C. Substantial Understatement

By her notice of deficiency, respondent has determined additions to tax under section 6661 for all of the years in issue. For returns due before January 1, 1990, section 6661 provides for an addition to tax equal to 25 percent of the amount of any underpayment attributable to a substantial understatement. An understatement is "substantial" when the understatement for the taxable year exceeds the greater of (1) 10 percent of the tax required to be shown or (2) $5,000. The understatement is reduced to the extent that the taxpayer has (1) adequately disclosed his or her position, or (2) has substantial authority for the tax treatment of an item. Sec. 6661; sec. 1.6661-6(a), Income Tax Regs.

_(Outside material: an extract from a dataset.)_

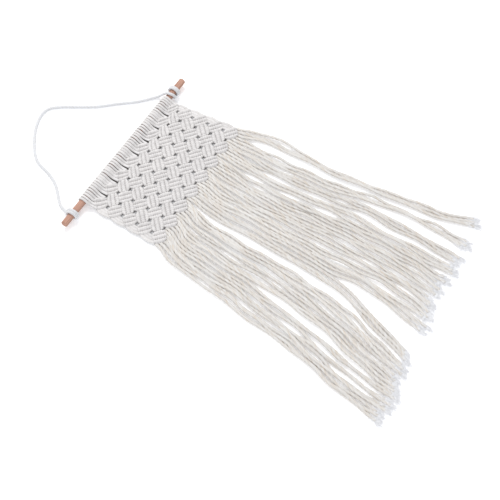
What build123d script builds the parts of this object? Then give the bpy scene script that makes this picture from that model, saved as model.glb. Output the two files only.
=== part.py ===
from build123d import *
import math
import os

# Macrame wall hanging lying flat with its front upward.
# X runs along the dowel, the fringe reaches towards -Y and the hanging cord towards +Y.
# All positions are first measured from the middle of the dowel's axis, on the resting
# surface, and the whole assembly is moved at the end so that the origin is bottom centre.

# ---- driving dimensions, mm ----
dowel_length = 302.0
dowel_diameter = 10.0
cord_diameter = 3.0            # twisted cord of the knotted panel
strand_diameter = 3.6          # the same cord, relaxed in the fringe
hanging_diameter = 4.0
wrap_clearance = 0.3           # between the dowel and the cord wrapped round it
wrap_radius = dowel_diameter / 2 + wrap_clearance + cord_diameter / 2
dowel_height = dowel_diameter / 2 + wrap_clearance + hanging_diameter

heads = 24                     # cords folded in half over the dowel
head_first_x = -101.7
head_pitch = 9.05
head_half_gap = 2.05           # half the distance between a head's two wraps
leg_radius = 1.38              # the cord pulled straight below the dowel
bar_radius = 1.25              # the cord squeezed behind the dowel

knot_rows = 9
panel_middle_x = 3.5
panel_drift_x = 0.5            # sideways drift of the panel's middle per half block
half_block_x = 13.6
widening = 0.1                 # growth of half_block_x per half block downwards
half_block_y = 12.8
panel_start_y = -3.4
panel_slope = 0.052            # the rows rise to the right
first_row_y = -10.0            # top of the first row, just below the lark's heads
panel_thickness = 6.6
ridge_fillet = 1.2
opening_radius = 2.0           # opening where four blocks meet
block_gap = 0.008              # share of a block left free on every side
end_gap = 1.7                  # from the end of a round cord to the slanting side of a block

group_strands = 3
strand_pitch = 4.3
fringe_levels = [-160, -205, -250, -300, -350, -400, -450]
# middle of each group of strands at the levels above, then the place of its tip
fringe_routes = [
    [-116, -120, -123, -132, -141, -149, -162, (-168, -518)],
    [-101, -106, -109, -117, -125, -134, -147, (-152, -523)],
    [-86, -90, -93, -102, -109, -119, -131, (-137, -521)],
    [-72, -75, -78, -78, -84, -92, -112, (-122, -517)],
    [-55, -58, -61, -63, -69, -78, -94, (-107, -515)],
    [-41, -45, -47, -48, -54, -59, -75, (-91, -510)],
    [-20, -22, -23, -22, -27, -37, -55, (-72, -508)],
    [-5, -7, -8, -8, -12, -6, -12, (-24, -509)],
    [10, 8, 8, 7, 3, 8, 4, (-5, -503)],
    [24, 23, 23, 24, 27, 25, 23, (16, -499)],
    [39, 38, 38, 40, 44, 42, 39, (35, -499)],
    [54, 52, 54, 58, 61, 60, 57, (54, -498)],
    [71, 70, 71, 76, 79, 77, 75, (75, -501)],
    [86, 86, 88, 94, 101, 97, 95, (93, -499)],
    [103, 103, 106, 112, 119, 123, 124, (121, -497)],
    [131, 132, 130, 134, 138, 145, 152, (161, -493)],
]

left_knot_x = -129.0
right_knot_x = 133.0
right_exit_x = 119.0
# middle line of the hanging cord, from the left knot to the right one
hanging_route = [
    (-129, 11, 5.0),
    (-127, 24, 2.0),
    (-114, 38, 2.0),
    (-97, 55, 2.0),
    (-87, 78, 2.0),
    (-81, 103, 2.0),
    (-58, 123, 2.0),
    (-30, 141, 2.0),
    (0, 147, 2.0),
    (17, 133, 2.0),
    (32, 108, 2.0),
    (47, 84, 2.0),
    (68, 62, 2.0),
    (84, 41, 2.0),
    (100, 27, 2.0),
    (111, 17, 3.2),
]

nodes = {}


def lattice(c, r):
    """Point of the panel, c half blocks from its left edge and r half blocks down."""
    middle = panel_middle_x + panel_drift_x * r
    x = middle + (c - 8) * (half_block_x + widening * r)
    if r >= 2:
        return x, panel_start_y - half_block_y * r + panel_slope * x
    second = panel_start_y - half_block_y * 2 + panel_slope * x
    return x, first_row_y + (second - first_row_y) * r / 2


def bends(points):
    """The points of a route without those that lie in line with their neighbours."""
    spots = [Vector(*p) for p in points]
    kept = [spots[0]]
    for b, c in zip(spots[1:], spots[2:]):
        if (b - kept[-1]).get_angle(c - b) > 0.5:
            kept.append(b)
    kept.append(spots[-1])
    return kept


def tube(points, radius, name=""):
    """Round cord along straight runs joined by tangent arcs."""
    spots = bends(points)
    radii = []
    for a, b, c in zip(spots, spots[1:], spots[2:]):
        turn = math.radians((b - a).get_angle(c - b))
        radii.append(0.45 * min((b - a).length, (c - b).length) / math.tan(turn / 2))
    route = FilletPolyline(*spots, radius=radii)
    start = Plane(origin=route @ 0, z_dir=route % 0)
    if name:
        print(name, "length", round(route.length, 1), "least radius", round(min(radii), 1))
    return sweep(start * Circle(radius), path=route)


def rod(a, b, radius):
    """Straight round rod between two points."""
    start = Vector(*a)
    run = Vector(*b) - start
    return extrude(Plane(origin=start, z_dir=run) * Circle(radius), run.length)


def make_dowel():
    body = Cylinder(dowel_diameter / 2, dowel_length, rotation=(0, 90, 0))
    body = fillet(body.edges(), 1.2)
    return body.move(Location((0.5, 0, dowel_height)))


def wrap(x):
    """One turn of cord round the dowel."""
    return Torus(wrap_radius, cord_diameter / 2).move(Location((x, 0, dowel_height), (0, 90, 0)))


def leg_end(strand):
    """Place on the first row of blocks where a strand of the heads goes in."""
    c = (strand + 0.5) / 3
    across = c % 2
    return lattice(c, abs(1 - across))


def make_head(i):
    """Lark's head: two turns, the bar behind them and the two strands below."""
    middle = head_first_x + head_pitch * i
    solid = None
    for side, x in ((0, middle - head_half_gap), (1, middle + head_half_gap)):
        end_x, end_y = leg_end(2 * i + side)
        leg = rod((x, -wrap_radius, dowel_height), (end_x, end_y + end_gap, 3.4), leg_radius)
        piece = wrap(x) + leg
        solid = piece if solid is None else solid + piece
    low = dowel_height - wrap_radius
    bar = rod((middle - head_half_gap, 0, low), (middle + head_half_gap, 0, low), bar_radius)
    return solid + bar


def ridge(row, top_c, i):
    """One of a block's three ridges: a row of hitches along its holding cord."""
    low = i / 3
    high = (i + 1) / 3
    near = block_gap
    far = 1 - block_gap
    low = max(low, near)
    high = min(high, far)
    corners = [(near, low), (far, low), (far, high), (near, high)]
    if row % 2 == 0:
        corners = [(low, near), (low, far), (high, far), (high, near)]
    spots = []
    for u, v in corners:
        x, y = lattice(top_c + u - v, row - 1 + u + v)
        spots.append((x, y, 0))
    outline = make_face(Polyline(*spots, close=True))
    bar = extrude(outline, panel_thickness, dir=(0, 0, 1))
    return fillet(bar.faces().sort_by(Axis.Z)[-1].edges(), ridge_fillet)


def make_block(row, top_c):
    block = ridge(row, top_c, 0) + ridge(row, top_c, 1) + ridge(row, top_c, 2)
    corners = [(top_c - 1, row), (top_c + 1, row)]
    if row > 1:
        corners.append((top_c, row - 1))
    if row < knot_rows:
        corners.append((top_c, row + 1))
    for c, r in corners:
        if 0 < c < 16:
            x, y = lattice(c, r)
            block = block - Cylinder(opening_radius, 40).move(Location((x, y, 0)))
    return block


def make_row(row):
    first = 1 if row % 2 else 2
    return [make_block(row, c) for c in range(first, 16, 2)]


def make_selvedge(side):
    """Short lengths of the outer cords that pass the even rows at one edge."""
    pieces = []
    for row in range(2, knot_rows, 2):
        for i in range(3):
            inward = (i + 0.5) / 3
            c = inward if side < 0 else 16 - inward
            top = lattice(c, row - 1 + inward)
            bottom = lattice(c, row + 1 - inward)
            a = (top[0], top[1] - end_gap, 3.2)
            b = (bottom[0], bottom[1] + end_gap, 3.2)
            pieces.append(rod(a, b, cord_diameter / 2))
    return pieces


def strand_start(strand):
    """Place below the last row where a strand leaves its block."""
    c = (strand + 0.5) / 3
    return lattice(c, 10 - abs(1 - c % 2))


def soft_strand(points):
    """Round strand along a smooth curve through the points."""
    curve = Spline(*[Vector(*p) for p in points])
    start = Plane(origin=curve @ 0, z_dir=curve % 0)
    return sweep(start * Circle(strand_diameter / 2), path=curve)


def make_group(g):
    """Three strands of the fringe side by side."""
    route = fringe_routes[g]
    tip_x, tip_y = route[-1]
    pieces = []
    for i in range(group_strands):
        shift = (i - 1) * strand_pitch
        x, y = strand_start(3 * g + i)
        points = [(x, y - end_gap - 0.7, strand_diameter / 2)]
        for level, middle in zip(fringe_levels, route):
            points.append((middle + shift, level, strand_diameter / 2))
        tip_drop = 4 * ((i + g) % 3 - 1)
        points.append((tip_x + shift, tip_y + tip_drop, strand_diameter / 2))
        pieces.append(soft_strand(points))
    return pieces


def around(x, angle):
    """Point on a turn round the dowel; angle 0 faces the hanging cord, 90 is the front."""
    a = math.radians(angle)
    radius = dowel_diameter / 2 + wrap_clearance + hanging_diameter / 2
    return x, radius * math.cos(a), dowel_height + radius * math.sin(a)


def make_left_knot():
    """One tight turn tied off behind the dowel."""
    radius = dowel_diameter / 2 + wrap_clearance + hanging_diameter / 2
    turn = Torus(radius, hanging_diameter / 2)
    turn = turn.move(Location((left_knot_x, 0, dowel_height), (0, 90, 0)))
    tail = rod(around(left_knot_x, 0), (left_knot_x, 9.8, 6.1), hanging_diameter / 2)
    return turn + tail


def make_right_knot():
    """Two turns that cross the dowel: a diagonal one and a square one at the end."""
    points = [(111.4, 16.6, 3.3)]
    angles = range(40, 561, 40)
    for i, angle in enumerate(angles):
        step = min(1.0, angle / 260)
        x = right_exit_x + (right_knot_x - right_exit_x) * step
        points.append(around(x, angle))
    route = Spline(*[Vector(*p) for p in points])
    start = Plane(origin=route @ 0, z_dir=route % 0)
    return sweep(start * Circle(hanging_diameter / 2), path=route)


nodes["dowel"] = [make_dowel()]
nodes["hanging_cord"] = [tube(hanging_route, hanging_diameter / 2, "hanging cord")]
nodes["hanging_knot_left"] = [make_left_knot()]
nodes["hanging_knot_right"] = [make_right_knot()]
for i in range(heads):
    nodes[f"larks_head_{i + 1:02d}"] = [make_head(i)]
for row in range(1, knot_rows + 1):
    nodes[f"knot_row_{row}"] = make_row(row)
nodes["selvedge_left"] = make_selvedge(-1)
nodes["selvedge_right"] = make_selvedge(1)
for g in range(16):
    nodes[f"fringe_{g + 1:02d}"] = make_group(g)

# The hanging cord is left out of the box that places the origin.
held = []
for name, pieces in nodes.items():
    if name != "hanging_cord":
        held.extend(pieces)
box = Compound(children=held).bounding_box()
shift = Location((-(box.min.X + box.max.X) / 2, -(box.min.Y + box.max.Y) / 2, -box.min.Z))
print("shift", [round(v, 2) for v in shift.position], "size", box.size)

os.makedirs("parts", exist_ok=True)
for name, pieces in nodes.items():
    solids = []
    for piece in pieces:
        solids.extend(piece.moved(shift).solids())
    shape = solids[0] if len(solids) == 1 else Compound(label=name, children=solids)
    export_step(shape, f"parts/{name}.step")
    print(name, len(solids), round(sum(s.volume for s in solids)), all(s.is_valid for s in solids))
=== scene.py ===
import math
import random

import bpy
import numpy as np
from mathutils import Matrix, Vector


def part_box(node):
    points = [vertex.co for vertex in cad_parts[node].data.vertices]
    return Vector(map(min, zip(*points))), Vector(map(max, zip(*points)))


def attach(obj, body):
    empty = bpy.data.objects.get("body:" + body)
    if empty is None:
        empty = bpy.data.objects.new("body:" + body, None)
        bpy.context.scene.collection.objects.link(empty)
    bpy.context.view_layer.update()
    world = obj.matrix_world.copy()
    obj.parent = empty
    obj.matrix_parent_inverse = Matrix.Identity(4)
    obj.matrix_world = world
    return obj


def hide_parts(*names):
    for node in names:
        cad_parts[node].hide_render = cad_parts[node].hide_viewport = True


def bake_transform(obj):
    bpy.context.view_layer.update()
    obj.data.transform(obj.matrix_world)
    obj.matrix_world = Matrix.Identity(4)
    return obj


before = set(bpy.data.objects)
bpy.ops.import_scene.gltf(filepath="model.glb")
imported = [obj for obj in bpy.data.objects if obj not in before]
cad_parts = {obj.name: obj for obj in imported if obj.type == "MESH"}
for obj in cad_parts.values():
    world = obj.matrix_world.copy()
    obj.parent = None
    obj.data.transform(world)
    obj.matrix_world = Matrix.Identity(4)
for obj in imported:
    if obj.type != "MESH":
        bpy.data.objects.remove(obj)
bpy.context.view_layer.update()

# ---- shared measures, in metres ----
# Points are first measured from the middle of the dowel, on the resting surface.
DOWEL_LOW, DOWEL_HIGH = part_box("dowel")
DOWEL_HEIGHT = 0.0093           # of its axis, above the resting surface
DOWEL_RADIUS = 0.005
DOWEL_HALF_LENGTH = 0.151
DOWEL_MIDDLE_X = 0.0005
ORIGIN = np.array([
    (DOWEL_LOW.x + DOWEL_HIGH.x) / 2 - DOWEL_MIDDLE_X,
    (DOWEL_LOW.y + DOWEL_HIGH.y) / 2,
    DOWEL_LOW.z + DOWEL_RADIUS - DOWEL_HEIGHT,
])
CORD_RADIUS = 0.0015            # knotting cord, pulled tight in the panel
STRAND_DIAMETER = 0.0036        # the same cord, relaxed in the fringe
HANGING_DIAMETER = 0.0040
HANGING_TURN_RADIUS = DOWEL_RADIUS + 0.0003 + HANGING_DIAMETER / 2
PAINTED_SHADE_TINT = -0.11                  # tint that paints cord near black: painted shade for cord only seen deep in the slits

HEADS = 24
HEAD_FIRST_X = -0.1017
HEAD_PITCH = 0.00905
HEAD_HALF_GAP = 0.00222         # half the distance between a head's two strands
HEAD_CORD_RADIUS = 0.00128
HEAD_END_HEIGHT = 0.0068

KNOT_ROWS = 9
RIDGES = 3                      # holding cords in a block
LOOPS = 6                       # loops along a holding cord
COLUMNS = 16                    # half blocks across the panel
PANEL_MIDDLE_X = 0.0035
PANEL_DRIFT_X = 0.0005          # sideways drift of the panel's middle per half block
HALF_BLOCK_X = 0.0136
WIDENING = 0.0001               # growth of HALF_BLOCK_X per half block downwards
HALF_BLOCK_Y = 0.0128
PANEL_START_Y = -0.0034
PANEL_SLOPE = 0.052             # the rows rise to the right
FIRST_ROW_Y = -0.010            # top of the first row, just below the lark's heads
FIRST_ROW_LIFT = 0.0045         # how far the heads lift the first row
LIFT_START_Y = -0.024
LIFT_REACH = 0.012
CORNER_PINCH = 0.86             # how far a block's corners draw in round the holes

GROUPS = 16
STRAND_PITCH = 0.0048
TIP_PITCH = 0.0054
FIBRES_PER_TIP = 90

FRINGE_LEVELS = [-0.160, -0.205, -0.250, -0.300, -0.350, -0.400, -0.450]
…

Petitioner has averred no facts in support of his assignment that respondent erred in determining an addition to tax under section 6661. Moreover, on brief, petitioner makes no argument disputing respondent's section 6661 determinations except: "Petitioner believes that the understatement penalty will not apply when the understatement amount is recalculated." Because of concessions and settled issues, we cannot determine whether petitioner's understatements are substantial. We sustain respondent's determinations of additions to tax under section 6661 to the extent that petitioner's understatements are substantial. For no year has petitioner proven that he (1) adequately disclosed his position or (2) has substantial authority for the tax treatment of an item.

Decision will be entered under Rule 155.